Tuesday, 21 April 2015

Lloyds Bank shares and me : where's our reward for rescuing the Black Horse.

Along with all the other taxpayers who baled out Lloyds Bank, I have, by allowing my taxes to be put into Lloyds, enabled the said institution to cover its debts to the extent that it was able to continue trading.

A woman I was talking to yesterday (April 21st, 2015) told me that the Tory Party is generously proposing, now Lloyds is up and trading, that as a United Kingdom citizen I will be able to buy shares in the bank if I have £250 or more.    But I don't have £250 to spare because I spent it on donating my taxes to rescue the Black Horse Leviathan. The latter, I am assured by those who claim to know,  is an institution managed by a few people with massive financial brains who will leave the country if they are not paid an annual salary and bonuses amounting to several times more than I will ever earn in my entire life.  I say to them. "Leave our shores and go to those places where there is a clamour for failed bankers."
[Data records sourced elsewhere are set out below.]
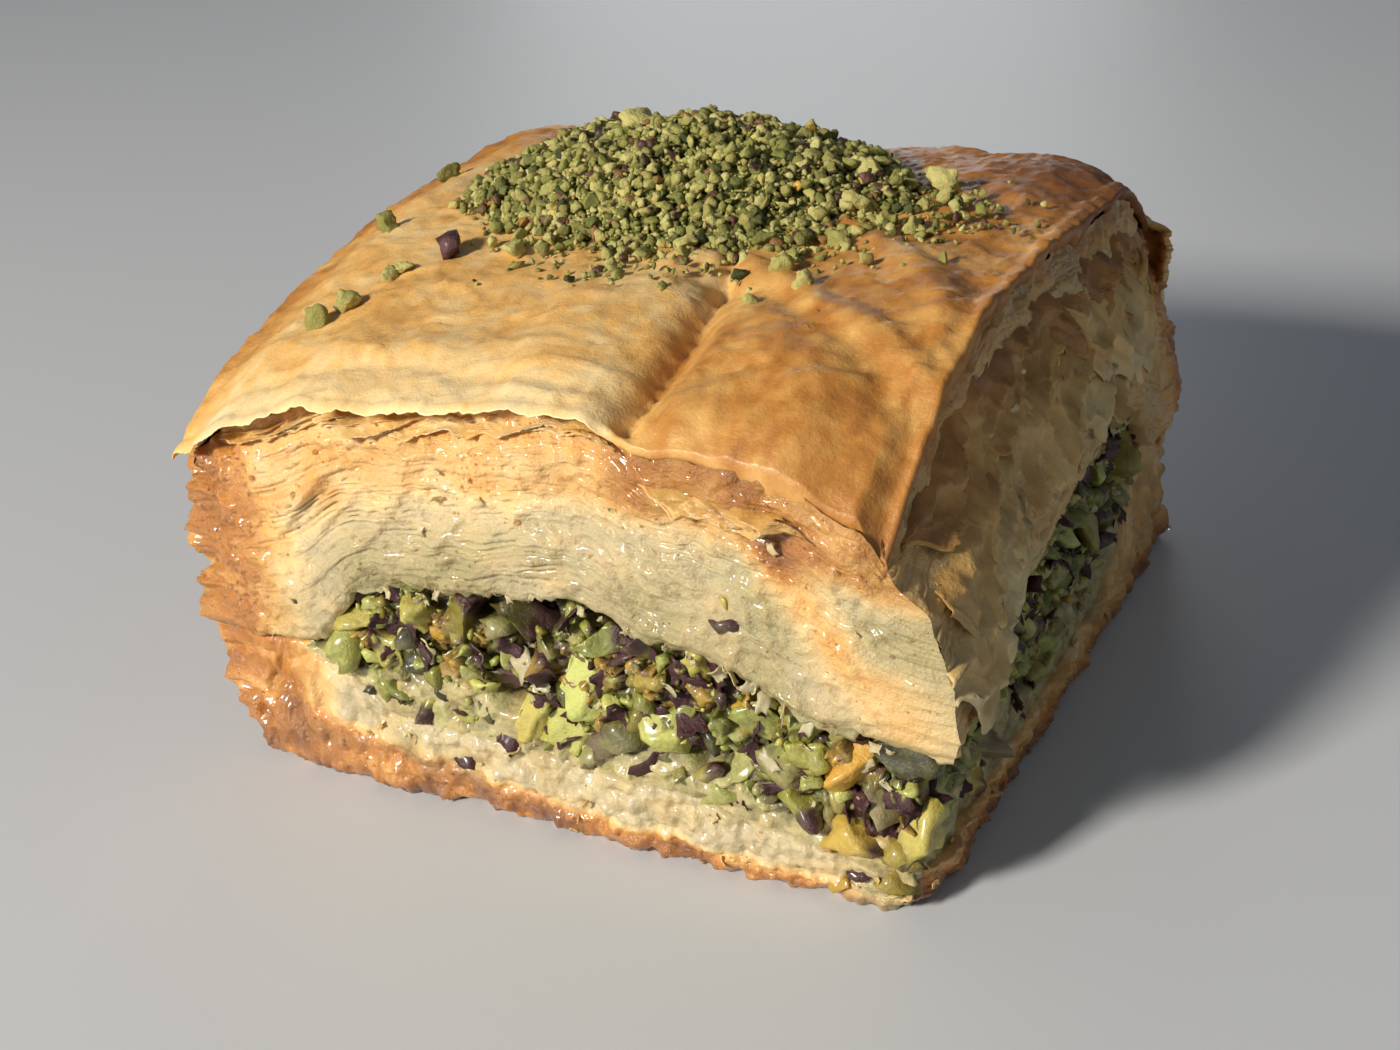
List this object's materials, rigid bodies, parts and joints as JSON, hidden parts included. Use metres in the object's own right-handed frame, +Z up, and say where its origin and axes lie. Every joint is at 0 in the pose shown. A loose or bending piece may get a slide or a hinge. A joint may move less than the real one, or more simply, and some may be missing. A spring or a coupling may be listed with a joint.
{
  "type": "baklava piece",
  "caption": "Square corner piece of pistachio baklava: domed flaky filo stack over a green nut layer, thin filo base, heap of ground pistachio on top.",
  "frame": {"origin": "centre of the bounding box at its bottom, on the surface the piece stands on", "axes": "+Z up; the front knife cut that shows the nut layer faces -Y, the second knife cut faces +X"},
  "size_m": [0.0686, 0.0642, 0.044],
  "materials": {
    "filo_base": "baked filo soaked with syrup, cream to amber, satin",
    "pistachio_filling": "chopped pistachio in syrup, moist, satin",
    "filo_top": "crisp browned filo with a thin syrup glaze, satin",
    "pistachio_topping": "dry ground pistachio, matt"
  },
  "bodies": {
    "root": {"filo_base": "filo_base", "pistachio_filling": "pistachio_filling", "filo_top": "filo_top", "pistachio_topping": "pistachio_topping"}
  },
  "joints": []
}
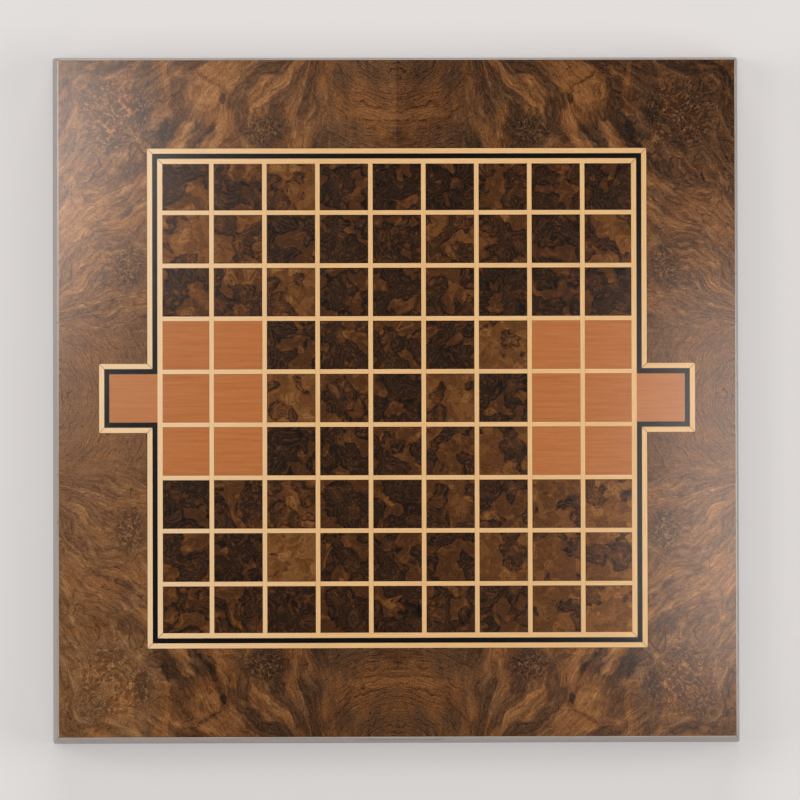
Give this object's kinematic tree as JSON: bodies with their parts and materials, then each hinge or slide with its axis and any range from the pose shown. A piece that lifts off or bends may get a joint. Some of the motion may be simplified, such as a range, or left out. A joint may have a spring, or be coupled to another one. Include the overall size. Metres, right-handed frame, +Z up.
{
  "type": "board game storage box",
  "caption": "Square game box whose inlaid playing board is its hinged lid, over a base with sloping grey sides, padded wells, a thumb cove and small feet.",
  "frame": {"origin": "on the supporting surface, under the middle of the box", "axes": "+Z up out of the playing board, +Y towards the hinged back edge, +X to the right of the player at the front"},
  "size_m": [0.5108, 0.5108, 0.078],
  "materials": {
    "burl_border": "satin lacquered walnut burl veneer",
    "dark_burl": "satin lacquered dark walnut burl veneer",
    "pear_wood": "satin lacquered pear wood veneer",
    "pale_line": "satin lacquered boxwood stringing",
    "black_line": "satin lacquered black dyed veneer",
    "grey_wood": "satin grey dyed sycamore",
    "birch_ply": "sanded and sealed birch plywood",
    "walnut_backing": "satin walnut veneer",
    "plain_walnut": "oiled solid walnut",
    "beech": "bare",
    "lining_suede": "brushed suede cloth",
    "pad_suede": "brushed suede cloth",
    "brass": "satin",
    "rubber": "matte"
  },
  "bodies": {
    "base": {"base_corner_keys": "beech", "base_floor": "birch_ply", "base_wall_back": "grey_wood", "base_wall_front": "grey_wood", "base_wall_left": "grey_wood", "base_wall_right": "grey_wood", "divider_cross_left_1": "plain_walnut", "divider_cross_left_2": "plain_walnut", "divider_cross_middle": "plain_walnut", "divider_cross_right_1": "plain_walnut", "divider_cross_right_2": "plain_walnut", "divider_long_left": "plain_walnut", "divider_long_right": "plain_walnut", "feet": "rubber", "hinge_leaf_base_left": "brass", "hinge_leaf_base_right": "brass", "hinge_pin_left": "brass", "hinge_pin_right": "brass", "hinge_screws_base": "brass", "liner_back": "plain_walnut", "liner_front": "plain_walnut", "liner_left": "plain_walnut", "liner_right": "plain_walnut", "rim_bumpers": "rubber", "well_pads_left": "pad_suede", "well_pads_middle": "pad_suede", "well_pads_right": "pad_suede"},
    "lid": {"black_line": "black_line", "burl_leaf_back_left": "burl_border", "burl_leaf_back_right": "burl_border", "burl_leaf_front_left": "burl_border", "burl_leaf_front_right": "burl_border", "burl_leaf_left_back": "burl_border", "burl_leaf_left_front": "burl_border", "burl_leaf_right_back": "burl_border", "burl_leaf_right_front": "burl_border", "burl_squares": "dark_burl", "edge_strings": "grey_wood", "goal_square_left": "pear_wood", "goal_square_right": "pear_wood", "grid_long_strips": "pale_line", "grid_short_strips": "pale_line", "hinge_leaf_lid_left": "brass", "hinge_leaf_lid_right": "brass", "hinge_screws_lid": "brass", "home_squares": "pear_wood", "inner_light_line": "pale_line", "lid_backing_veneer": "walnut_backing", "lid_core": "birch_ply", "lid_corner_keys": "beech", "lid_lining": "lining_suede", "lid_rail_back": "grey_wood", "lid_rail_front": "grey_wood", "lid_rail_left": "grey_wood", "lid_rail_right": "grey_wood", "outer_light_line": "pale_line"}
  },
  "joints": [
    {"name": "lid_hinge", "type": "hinge", "parent": "base", "child": "lid", "pos_m": [0, 0.24618, 0.05775], "axis": [-1, 0, 0], "range_deg": [0, 95]}
  ]
}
My fellow citizens and I -  while suffering the deprivation foisted upon us by government imposed austerity -  still found some hard earned dosh to rescue Lloyds and so is it unreasonable to suggest that we as owners of Lloyds be given rather than sold these shares ?

Alas, this is not how the world's predominant economic system works for it is predicated upon the idea that the rich always get richer and the poor, poorer.